The South Florida Jewish community rallied on Tuesday, remembering the 11 lives lost in Pittsburgh on Saturday morning.
The local residents that gathered at the Holocaust Memorial in Miami Beach were bolstered by members of multiple faiths, sending a message that they are not going to put up with anti-Semitism and hate.
"At this moment, we are no longer many families, but one family together," said Father Patrick O'Neal. "We are god's family."
The temper of the times is never far from the discourse, as long time pillar of the local Jewish community Norma Braman makes known.

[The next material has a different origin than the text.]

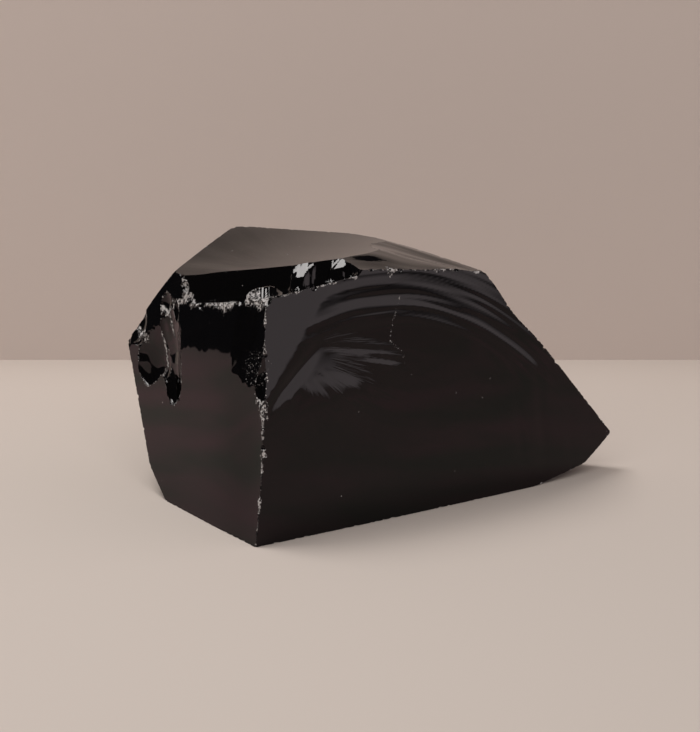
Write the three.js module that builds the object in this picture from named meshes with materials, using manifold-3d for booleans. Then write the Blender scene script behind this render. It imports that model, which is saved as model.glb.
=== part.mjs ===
// A hand-sized chunk of obsidian, as broken from a larger block: one piece of volcanic glass.
//
// The chunk is made the way it formed. It starts as a rough block, and each blow takes away
// everything outside one curved fracture face. Then a hinged flake and a few smaller flakes
// leave their scars. Units are millimetres, +Z is up, and the chunk stands on its flat foot
// at z = 0, with the origin under the middle of its outline.
import * as THREE from "three";
import { mergeVertices } from "three/addons/utils/BufferGeometryUtils.js";
import Module from "manifold-3d";

// The rough block that the chunk is struck from.
const BLOCK = { width: 130, depth: 96, height: 72 };

// Spacing of the facets on a fracture face, and how far a cut reaches past the chunk.
const FACET = 3.1;
const REACH = 150;

// Width of a fold's bend, and how far past its line a fold with a start goes on falling.
const FOLD_ROUNDING = 0.6;
const FOLD_REACH = 9;

// A face's bow is stated as the rise, in millimetres, this far from the face's middle.
const BOW_SPAN = 50;

// The fracture faces. `at` is a point on the face. `azimuth` is the way it looks, in degrees:
// 0 is -Y, 90 is +X and 180 is +Y. `tilt` is how far it looks up, or down where negative.
// `bow` is the rise BOW_SPAN from `at`: [across, up the face, along the diagonal].
// A swell is a gentle bump, or a dip where its rise is negative: `middle` and `reach` are
// [across, up the face]. A fold is a line through `at` along `heading`, in degrees, past which,
// on its left, the face falls away by `tilt`. A fold with a `start` line only holds right of it.
const FACES = [
  {
    name: "front_left",
    at: [-38.4, -14.9, 21.5],
    azimuth: -59,
    tilt: 4.5,
    bow: [0, 0.4, 0],
    swells: [{ middle: [27, -4], reach: [12, 18], rise: -1.1 }],
    folds: [
      { at: [0, 17], heading: 9.7, tilt: 4 },
      { at: [20, 12.5], heading: -10, tilt: 7, start: { at: [12, 13], heading: 90 } },
    ],
  },
  {
    name: "front_right",
    at: [10.6, -12, 16],
    azimuth: 37.2,
    tilt: 1.8,
    bow: [-0.6, -1, 0],
    folds: [{ at: [-39, 18.5], heading: 52, tilt: 9 }],
  },
  {
    name: "crown",
    at: [-22.6, 6.1, 56.9],
    azimuth: -49,
    tilt: 81.5,
    bow: [4.9, -9.3, -7.6],
    swells: [{ middle: [-20, 4], reach: [13, 13], rise: 1.5 }],
  },
  {
    name: "crest",
    at: [9.9, -0.6, 55.6],
    azimuth: 72.5,
    tilt: 78.5,
    bow: [-3, -0.6, -1.4],
    swells: [
      { middle: [-9, 8], reach: [8, 6], rise: 1.3 },
      { middle: [4, 9], reach: [7, 5], rise: 0.15 },
    ],
  },
  { name: "shoulder_left", at: [-46.3, 15, 48], azimuth: -104, tilt: 42, bow: [-2, -8, 0] },
  { name: "back_left", at: [-54.8, 12, 19.5], azimuth: -125, tilt: -26, bow: [2, 0, 0] },
  { name: "left_foot", at: [-49.8, 1.2, 3.2], azimuth: -90, tilt: -34, bow: [0, -6, 0] },
  { name: "back_corner", at: [-45.8, 20.4, 46.8], azimuth: -150, tilt: 21, bow: [-2, -6, 0] },
  { name: "back_upper", at: [-15.8, 20.6, 59.3], azimuth: 174, tilt: 36, bow: [-2, 4, 2] },
  { name: "back_main", at: [-8, 37, 10], azimuth: 176, tilt: 9, bow: [-4, 4, 3] },
  {
    name: "back_right",
    at: [26, 1.1, 52],
    azimuth: 135,
    tilt: 42.5,
    bow: [-4, 0, 0],
    swells: [{ middle: [0, -13], reach: [12, 7], rise: -0.9 }],
  },
  { name: "under_right", at: [43.2, 12, 0.9], azimuth: 96, tilt: -78, bow: [0, -3, 0] },
  { name: "under_tip", at: [54.6, 20.6, 5.8], azimuth: 100, tilt: -51, bow: [0, -12, 0] },
];

// The flake struck off the front corner of the top. It runs back from the corner as a nearly
// flat floor, sloping up to the right and dished in the middle, and ends in a step, because
// the crack turned up and broke out. The step bends back at its left end, and at its right
// end it comes sooner and eases into a ramp. Angles are degrees.
const HINGE_FLAKE = {
  at: [-23.1, -21.4, 51.8],
  azimuth: 0,
  tilt: 96.7,
  slopeRight: 11.1,
  dish: { depth: 0.8, reach: 14 },
  step: { at: 5, pitch: 65, rounding: 0.3 },
  leftBend: { from: 7, slope: 0.45 },
  ramp: { from: 16.5, to: 22, lead: 1.4, pitch: 10 },
};

// Smaller flake scars: shallow bowls pressed into a face. `at` is [across, up the face, out of
// it], `mouth` holds the half sizes of the bowl's rim across and up the face, and `turn` turns
// the rim about. `lean` makes the bowl look up more than its face does, and `swing` makes it
// look further right.
// SCAR_LIFT is how far the round that cuts a bowl stands out of the face, as a share of its
// own half height: a higher share gives a flatter bowl.
const SCAR_LIFT = 0.7;
const SCAR_SEGMENTS = 30;
const SCARS = [
  {
    name: "notch_right",
    face: "front_left",
    at: [-16, 14, -1.1],
    mouth: [6.5, 10],
    turn: 12,
    lean: -5,
    swing: -10,
    depth: 0.7,
  },
  {
    name: "notch_left",
    face: "front_left",
    at: [-28, 12.5, -0.7],
    mouth: [8, 9],
    turn: -25,
    lean: -8,
    swing: 10,
    depth: 0.7,
  },
  { name: "notch_tip", face: "front_left", at: [-35, 17], mouth: [6, 6], depth: 2.5 },
  { name: "notch_top", face: "front_left", at: [-21, 24], mouth: [4, 4], lean: -8, depth: 1.5 },
  { name: "back_scar", face: "back_main", at: [12, 31], mouth: [20, 27], turn: 25, depth: 5 },
  { name: "foot_scar", face: "back_main", at: [-20, -7], mouth: [17, 13], turn: 10, depth: 3 },
];

const wasm = await Module();
wasm.setup();

/** A closed three.js geometry as a manifold-3d solid. */
function solidOf(geometry) {
  const bare = geometry.clone();
  bare.deleteAttribute("normal");
  bare.deleteAttribute("uv");
  const merged = mergeVertices(bare, 1e-4);
  return new wasm.Manifold(
    new wasm.Mesh({
      numProp: 3,
      vertProperties: merged.attributes.position.array,
      triVerts: new Uint32Array(merged.index.array),
    }),
  );
}

/** A manifold-3d solid as a three.js geometry. */
function geometryOf(solid) {
  const mesh = solid.getMesh();
  const positions = new Float32Array(mesh.numVert * 3);
  for (let i = 0; i < mesh.numVert; i++) {
    positions.set(mesh.vertProperties.subarray(i * mesh.numProp, i * mesh.numProp + 3), i * 3);
  }
  const geometry = new THREE.BufferGeometry();
  geometry.setAttribute("position", new THREE.BufferAttribute(positions, 3));
  geometry.setIndex(new THREE.BufferAttribute(mesh.triVerts, 1));
  geometry.computeVertexNormals();
  return geometry;
}

/** The frame of a face: X across it, Y up it, Z out of it, at the point `at`. */
function frameOf({ at, azimuth, tilt }) {
  const turn = THREE.MathUtils.degToRad(azimuth);
  const rise = THREE.MathUtils.degToRad(tilt);
  const out = new THREE.Vector3(
    Math.sin(turn) * Math.cos(rise),
    -Math.cos(turn) * Math.cos(rise),
    Math.sin(rise),
  );
  const across = new THREE.Vector3(Math.cos(turn), Math.sin(turn), 0);
  const up = new THREE.Vector3().crossVectors(out, across);
  return new THREE.Matrix4().makeBasis(across, up, out).setPosition(...at);
}

/** A block that lies outside a face, whose inner side follows `relief(across, up)`. */
function outsideOf(face, relief) {
  const steps = Math.round(REACH / FACET);
  const block = new THREE.BoxGeometry(REACH, REACH, REACH, steps, steps, 1);
  const position = block.attributes.position;
  for (let i = 0; i < position.count; i++) {
    const outer = position.getZ(i) > 0;
    position.setZ(i, outer ? REACH : relief(position.getX(i), position.getY(i)));
  }
  return solidOf(block.applyMatrix4(frameOf(face)));
}

/** How far a point is on the left of a line through `at` along `heading`. */
function leftOf({ at, heading }, x, y) {
  const turn = THREE.MathUtils.degToRad(heading);
  return (y - at[1]) * Math.cos(turn) - (x - at[0]) * Math.sin(turn);
}

/** The relief of a plain fracture face: a gentle bow, with its swells, dips and folds. */
function bowed({ bow: [across, up, diagonal], swells = [], folds = [] }) {
  return (x, y) => {
    let height = (across * x * x + up * y * y + diagonal * x * y) / BOW_SPAN ** 2;
    for (const { middle, reach, rise } of swells) {
      const away = ((x - middle[0]) / reach[0]) ** 2 + ((y - middle[1]) / reach[1]) ** 2;
      height += rise * Math.exp(-away);
    }
    for (const fold of folds) {
      const left = leftOf(fold, x, y);
      const past = (left + Math.hypot(left, FOLD_ROUNDING)) / 2;
      const reach = fold.start ? Math.min(FOLD_REACH, Math.max(0, -leftOf(fold.start, x, y))) : past;
      height -= Math.tan(THREE.MathUtils.degToRad(fold.tilt)) * Math.min(past, reach);
    }
    return height;
  };
}

/** The relief of the hinge flake: a sloping, dished floor that turns up into a step. */
function hinged({ slopeRight, dish, step, leftBend, ramp }) {
  const { degToRad, lerp, smoothstep } = THREE.MathUtils;
  return (x, y) => {
    const slope = Math.tan(degToRad(slopeRight)) * x;
    const hollow = dish.depth * Math.exp(-(x * x + y * y) / dish.reach ** 2);
    const bend = leftBend.slope * Math.max(0, leftBend.from - x);
    const past = y - step.at - bend + ramp.lead * Math.max(0, x - ramp.from);
    const pitch = lerp(step.pitch, ramp.pitch, smoothstep(x, ramp.from, ramp.to));
    const climb = (Math.tan(degToRad(pitch)) * (past + Math.hypot(past, step.rounding))) / 2;
    return slope - hollow + climb;
  };
}

/** The round that cuts a scar: it meets the face in the scar's rim and dips to its depth. */
function scarCutter({ face, at, mouth, turn = 0, lean = 0, swing = 0, depth }) {
  const host = FACES.find((each) => each.name === face);
  const place = new THREE.Vector3(...at, 0).applyMatrix4(frameOf(host));
  const spread = Math.sqrt(1 - SCAR_LIFT ** 2);
  const halfHeight = depth / (1 - SCAR_LIFT);
  const round = new THREE.SphereGeometry(1, SCAR_SEGMENTS, SCAR_SEGMENTS / 2);
  round.scale(mouth[0] / spread, mouth[1] / spread, halfHeight);
  round.rotateZ(THREE.MathUtils.degToRad(turn));
  round.translate(0, 0, SCAR_LIFT * halfHeight);
  const seat = { at: place.toArray(), azimuth: host.azimuth + swing, tilt: host.tilt + lean };
  return solidOf(round.applyMatrix4(frameOf(seat)));
}

/** The whole chunk as one solid. */
function obsidianSolid() {
  const rough = new THREE.BoxGeometry(BLOCK.width, BLOCK.depth, BLOCK.height);
  let chunk = solidOf(rough.translate(0, 0, BLOCK.height / 2));
  for (const face of FACES) {
    chunk = chunk.subtract(outsideOf(face, bowed(face)));
  }
  chunk = chunk.subtract(outsideOf(HINGE_FLAKE, hinged(HINGE_FLAKE)));
  for (const scar of SCARS) {
    chunk = chunk.subtract(scarCutter(scar));
  }
  return chunk;
}

/** Black volcanic glass: nearly no colour of its own, and a wet gloss. */
function obsidianMaterial() {
  return new THREE.MeshStandardMaterial({ color: 0x0d0b0b, roughness: 0.08, metalness: 0 });
}

const obsidian = new THREE.Mesh(geometryOf(obsidianSolid()), obsidianMaterial());
obsidian.name = "obsidian_chunk";

const chunkGroup = new THREE.Group();
chunkGroup.add(obsidian);

export default chunkGroup;
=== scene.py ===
"""A raw chunk of obsidian on a pale floor, built the way it broke.

The chunk is black volcanic glass. Each of its faces is one crack, which ran out from the point
where it was struck and left ripples, rays and long ridges behind it. The faces are cut one
after another from a rough block, small flakes are chipped off its sharp edges by Geometry
Nodes, and the glass is then dressed with a finish that follows the same crack marks.

Sizes are millimetres until the finished mesh is scaled to metres.
"""

import logging
import math
from dataclasses import dataclass, field
from enum import Enum

import bpy
import numpy as np
from mathutils import Matrix, Vector


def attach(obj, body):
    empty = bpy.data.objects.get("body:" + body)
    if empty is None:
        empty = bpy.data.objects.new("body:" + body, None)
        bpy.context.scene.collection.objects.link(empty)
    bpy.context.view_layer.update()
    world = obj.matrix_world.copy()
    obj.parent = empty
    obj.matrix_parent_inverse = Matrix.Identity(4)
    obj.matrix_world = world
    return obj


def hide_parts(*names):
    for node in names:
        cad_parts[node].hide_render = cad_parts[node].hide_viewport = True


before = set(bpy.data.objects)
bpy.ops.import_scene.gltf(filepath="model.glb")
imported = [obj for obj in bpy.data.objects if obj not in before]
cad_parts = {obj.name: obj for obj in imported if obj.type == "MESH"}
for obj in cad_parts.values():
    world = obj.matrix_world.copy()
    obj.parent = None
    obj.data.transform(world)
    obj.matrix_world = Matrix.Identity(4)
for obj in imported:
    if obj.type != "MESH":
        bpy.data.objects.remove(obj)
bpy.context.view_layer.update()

log = logging.getLogger("obsidian")

# What a node's input takes: a plain value, or the output that feeds it.
Feed = bpy.types.NodeSocket | float | tuple

NODE = "obsidian_chunk"
BODY = "root"
MM = 0.001

# How far a cut reaches past the chunk, and how far past a face its fine facets run.
REACH = 150.0
MARGIN = 2.5
# A face's bow is stated as the rise this far from the face's middle.
BOW_SPAN = 50.0
# A facet belongs to a cut when it lies this close to the cut's surface.
TOUCH = 0.05
STUDY_STEP = 0.05
# How far into its facet a corner's shading is taken from, where a cut has a crisp crease.
CREASE_PULL = 0.4
# What a facet belongs to when no cut made it.
FOOT = -1
FLAKE = -2


# ---------------------------------------------------------------------------- small helpers


def linear(hex_colour: str, alpha: float = 1.0) -> tuple[float, float, float, float]:
    """Turns an sRGB hex colour into a linear one.

    Args:
        hex_colour: the colour as "#rrggbb".
        alpha: the opacity to add.

    Returns:
        Red, green, blue and alpha, each from 0 to 1.
    """
    channels = [int(hex_colour[i : i + 2], 16) / 255 for i in (1, 3, 5)]
    made = [c / 12.92 if c <= 0.04045 else ((c + 0.055) / 1.055) ** 2.4 for c in channels]
    return (*made, alpha)


def smoothstep(low: float, high: float, value: np.ndarray) -> np.ndarray:
    """Rises smoothly from 0 at low to 1 at high."""
    t = np.clip((value - low) / (high - low), 0.0, 1.0)
    return t * t * (3 - 2 * t)


def noise(x: np.ndarray, y: np.ndarray, seed: int) -> np.ndarray:
    """Smooth random height over a plane, one bump to each unit square.

    Args:
        x: first coordinate of each point.
        y: second coordinate of each point.
        seed: picks the pattern.

    Returns:
        Heights from -1 to 1.
    """
    size = 256
    table = np.random.default_rng(seed).uniform(-1, 1, (size, size))
    left, low = np.floor(x).astype(int), np.floor(y).astype(int)
    fx, fy = x - left, y - low
    fx, fy = fx * fx * (3 - 2 * fx), fy * fy * (3 - 2 * fy)
    corner = [table[(left + i) % size, (low + j) % size] for i in (0, 1) for j in (0, 1)]
    near = corner[0] * (1 - fy) + corner[1] * fy
    far = corner[2] * (1 - fy) + corner[3] * fy
    return near * (1 - fx) + far * fx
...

"People are fed up with this plague of hateful violence in our nation," he said. "In fact, we live in a moment when the New York Times publishes a column called This Week In Hate."
And for the crowd at the vigil, it's an old story that they have unfortunately seen before.
"We suffered crusades, inquisitions, pogroms....shoved into cattle cars, put into gas chambers and ethnically cleansed by termination and final solution," said Rabbi Ariel Yeshurun.
Organizers of the vigil from early on wanted to send a message both locally and nationally.
"You never know until you look back in history what the turning point was," said Jacob Solomon. "And I'm sure for the Jews in pre-war Europe, they didn't know what was going on, when it was going on. There was total clarity looking back. We're not going to be victims of history. If we see evil, we're going to confront it."